Vikas Dubeys of India: The bad, the ugly, in good measure

The story of Vikas Dubey is not that of one state, his clones are present in every state.



Ira Pande

As we hurtle from one hysterical TV channel to another, I can see that the top of the pops this week is going to be the nexus between politics and crime. Suddenly, all the defence experts and retired Army Generals sporting bushy moustachios and outrageous opinions have been vanquished by the gangster from Kanpur. China and corona have been put aside by our own bahubalis. Jai Mahakal!

For those who have seen the chilling crime serials Paatal Lok and Mirzapur on Amazon Prime, life seems to be imitating art. The murky and dark underbelly of our law and order system was long known. Anyone who has even a passing acquaintance with the pot-bellied SHO at the local thana will instantly bond with stories about the close nexus between crime, the police and politics. The story of Vikas Dubey, therefore, is not that of one state: his clones have captured power in every state and we all know exactly how police encounters are staged and covered up.

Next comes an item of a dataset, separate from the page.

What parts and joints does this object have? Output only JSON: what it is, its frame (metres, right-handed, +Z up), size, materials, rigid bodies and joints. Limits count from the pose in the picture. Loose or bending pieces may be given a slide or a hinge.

The judiciary is another aspect of this massive scandal: criminals escape while being escorted to a judicial magistrate’s court, revolvers are fired in full public view inside courtrooms as the rogue criminal escapes to fight another day.

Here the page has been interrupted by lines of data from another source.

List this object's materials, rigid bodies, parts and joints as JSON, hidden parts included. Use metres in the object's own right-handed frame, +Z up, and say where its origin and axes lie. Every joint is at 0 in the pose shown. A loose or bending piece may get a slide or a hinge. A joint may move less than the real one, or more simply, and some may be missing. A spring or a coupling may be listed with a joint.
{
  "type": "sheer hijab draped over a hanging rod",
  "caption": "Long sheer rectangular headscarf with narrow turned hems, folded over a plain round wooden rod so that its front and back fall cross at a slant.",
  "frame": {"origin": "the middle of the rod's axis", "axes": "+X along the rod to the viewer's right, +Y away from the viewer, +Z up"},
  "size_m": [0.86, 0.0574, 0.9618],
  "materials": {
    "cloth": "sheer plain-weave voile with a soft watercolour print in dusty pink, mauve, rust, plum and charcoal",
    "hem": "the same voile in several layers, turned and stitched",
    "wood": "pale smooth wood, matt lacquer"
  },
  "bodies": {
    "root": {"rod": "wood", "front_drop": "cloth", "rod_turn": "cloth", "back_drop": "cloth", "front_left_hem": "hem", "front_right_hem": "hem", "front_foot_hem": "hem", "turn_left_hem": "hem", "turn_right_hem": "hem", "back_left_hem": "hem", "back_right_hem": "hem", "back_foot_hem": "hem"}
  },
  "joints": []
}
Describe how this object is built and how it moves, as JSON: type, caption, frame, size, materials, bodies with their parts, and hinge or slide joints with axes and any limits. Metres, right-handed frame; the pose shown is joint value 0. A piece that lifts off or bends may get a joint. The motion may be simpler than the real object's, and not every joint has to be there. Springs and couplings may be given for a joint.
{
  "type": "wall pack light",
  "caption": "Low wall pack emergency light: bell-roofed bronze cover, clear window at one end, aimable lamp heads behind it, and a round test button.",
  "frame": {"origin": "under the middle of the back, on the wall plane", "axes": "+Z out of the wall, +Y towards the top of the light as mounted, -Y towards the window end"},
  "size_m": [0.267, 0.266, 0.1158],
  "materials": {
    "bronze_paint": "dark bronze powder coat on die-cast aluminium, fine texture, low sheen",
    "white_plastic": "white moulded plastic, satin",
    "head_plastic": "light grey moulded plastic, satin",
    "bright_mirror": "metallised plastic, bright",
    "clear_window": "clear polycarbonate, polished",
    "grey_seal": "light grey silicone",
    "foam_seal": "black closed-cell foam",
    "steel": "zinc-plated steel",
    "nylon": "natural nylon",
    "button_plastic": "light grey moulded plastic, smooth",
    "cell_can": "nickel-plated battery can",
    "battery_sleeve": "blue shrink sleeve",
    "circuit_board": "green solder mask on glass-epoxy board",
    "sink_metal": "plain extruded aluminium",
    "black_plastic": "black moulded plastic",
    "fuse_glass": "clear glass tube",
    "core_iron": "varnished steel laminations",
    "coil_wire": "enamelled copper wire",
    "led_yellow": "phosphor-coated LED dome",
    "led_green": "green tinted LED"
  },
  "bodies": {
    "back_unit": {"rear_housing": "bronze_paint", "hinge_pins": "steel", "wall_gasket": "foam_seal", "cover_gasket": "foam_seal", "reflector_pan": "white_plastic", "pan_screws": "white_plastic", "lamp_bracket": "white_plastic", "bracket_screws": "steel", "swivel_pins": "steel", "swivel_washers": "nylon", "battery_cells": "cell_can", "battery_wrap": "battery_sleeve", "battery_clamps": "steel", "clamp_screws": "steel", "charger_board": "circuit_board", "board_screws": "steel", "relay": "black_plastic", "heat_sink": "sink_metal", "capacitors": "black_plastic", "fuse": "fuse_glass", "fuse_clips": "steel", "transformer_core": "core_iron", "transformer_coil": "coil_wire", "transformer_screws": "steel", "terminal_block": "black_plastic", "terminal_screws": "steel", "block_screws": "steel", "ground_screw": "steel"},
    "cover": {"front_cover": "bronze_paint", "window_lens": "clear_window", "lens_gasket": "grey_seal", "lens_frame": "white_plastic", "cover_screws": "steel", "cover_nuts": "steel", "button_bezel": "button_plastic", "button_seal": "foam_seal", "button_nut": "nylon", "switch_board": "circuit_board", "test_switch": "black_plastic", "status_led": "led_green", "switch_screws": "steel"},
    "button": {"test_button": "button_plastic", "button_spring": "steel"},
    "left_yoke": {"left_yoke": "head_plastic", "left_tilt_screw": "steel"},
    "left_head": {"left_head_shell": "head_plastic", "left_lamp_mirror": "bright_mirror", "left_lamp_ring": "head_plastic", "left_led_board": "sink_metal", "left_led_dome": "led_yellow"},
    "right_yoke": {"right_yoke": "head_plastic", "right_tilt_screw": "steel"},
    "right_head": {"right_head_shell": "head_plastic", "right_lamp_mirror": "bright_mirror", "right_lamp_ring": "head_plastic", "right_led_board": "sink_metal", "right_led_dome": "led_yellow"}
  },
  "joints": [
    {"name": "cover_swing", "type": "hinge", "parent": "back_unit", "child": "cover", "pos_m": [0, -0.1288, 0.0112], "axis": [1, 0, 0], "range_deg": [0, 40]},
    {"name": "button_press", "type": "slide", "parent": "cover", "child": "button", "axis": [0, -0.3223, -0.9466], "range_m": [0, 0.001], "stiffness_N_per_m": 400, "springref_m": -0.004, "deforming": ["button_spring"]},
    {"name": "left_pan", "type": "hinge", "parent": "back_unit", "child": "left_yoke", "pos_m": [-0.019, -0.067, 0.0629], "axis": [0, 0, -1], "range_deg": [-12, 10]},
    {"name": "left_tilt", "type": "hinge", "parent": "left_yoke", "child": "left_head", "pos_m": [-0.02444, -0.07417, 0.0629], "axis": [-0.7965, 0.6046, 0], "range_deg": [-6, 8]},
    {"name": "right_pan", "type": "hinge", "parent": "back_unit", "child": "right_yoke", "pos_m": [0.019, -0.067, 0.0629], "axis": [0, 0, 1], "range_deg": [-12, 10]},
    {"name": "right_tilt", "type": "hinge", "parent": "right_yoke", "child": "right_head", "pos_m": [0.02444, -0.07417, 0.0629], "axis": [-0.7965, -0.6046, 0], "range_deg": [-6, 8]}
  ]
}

All this is well known and so deeply embedded is this state of affairs that the public has begun to accept that there is no justice for the poor and innocent unless they have ‘pull’. While people have deep respect for those brave police officers who have tried to stand up and bring this rogue system to heel, one has to confess that such officers are rare and seldom given a chance to complete their terms. But does the blame rest on the state and politicians alone? What about those wheeler-dealers, fixers and so-called businessmen who have risen to dizzying heights of success within a few years? The land-grabbers, the money-launderers and the drug peddlers — the list of these criminals is long and disgusting. I doubt if any politician today can justify how their fortunes have multiplied manifold within a generation of their winning an election. Look at any political party and probe their leaders’ family fortunes to the time when they started their political careers. So while the top of the political pyramid (the so-called Lutyens’ gang) is occupied by the entitled dynasts, their satellites (and those who do all their dirty work) are small-time hoodlums and goondas who have bought respectability for themselves by becoming legislators and parliamentarians. Many have not cleared school exams, few can read and write clearly, while some have swung straight from riding cows to driving expensive SUVs.

The police have always been treated as the private vigilante army of the political party in power. In the ’50s, the Allahabad High Court had some outstanding judges. Foremost among them was Justice Anand Narain Mulla, a leading criminal lawyer who was elevated to the Bench. A friend recently sent me a long judgment the learned judge had passed in 1961, where he had categorically stated that there is no greater body of organised crime than the Indian police force. So it is perhaps not right to say that this criminal nexus is just a few years old: it has been steadily building up since the early years of Independence, becoming not just more powerful but more brutal and brazen. Just recall the death of the hapless father and son a few weeks ago in Chennai at the hands of the police inside a thana. The gory incident led to a wave of protests (some even called it our George Floyd moment) and then, quietly faded away as other, more exciting events took place. The gruesome details that are being revealed about the investigation into the riots that took place in NE Delhi, soon after the Shaheen Bagh protests, send a chill down one’s spine. In state after state (don’t even speak of J&K), police brutality and its brazen cover-up by politicians and the state machinery are an everyday occurrence. Whether it is fake encounters, custodial deaths or rape and intimidation, there is simply no area where the record of the police is clean and inspiring of trust.

I used to say that films have the uncanny ability to predict social events, I will now have to revise that and say that the serials being aired on our digital media are probably the only windows to the reality of our law and order machinery. We have been failed by all the arms of our democracy, including the human rights and minority commissions that were set up to protect the marginalised from exploitation and injustice. Fiction is the only mirror held to truth now, however perverse that may sound.

So where do we go from here? There is no easy answer, as even veteran police officers with distinguished careers behind them will tell you. Detailed reports on police reforms submitted by some outstanding commissions headed by the upright have been buried and never revealed, let alone been acted upon. There is a sinister conspiracy of silence between our political parties to keep the dirt firmly under the carpet. All I can think of is public pressure and civil society initiatives. So instead of baiting the government of the day on trivia and cracking stupid jokes and puns, our Opposition needs to embarrass the government of the day into finally cleaning these smelly Augean Stables.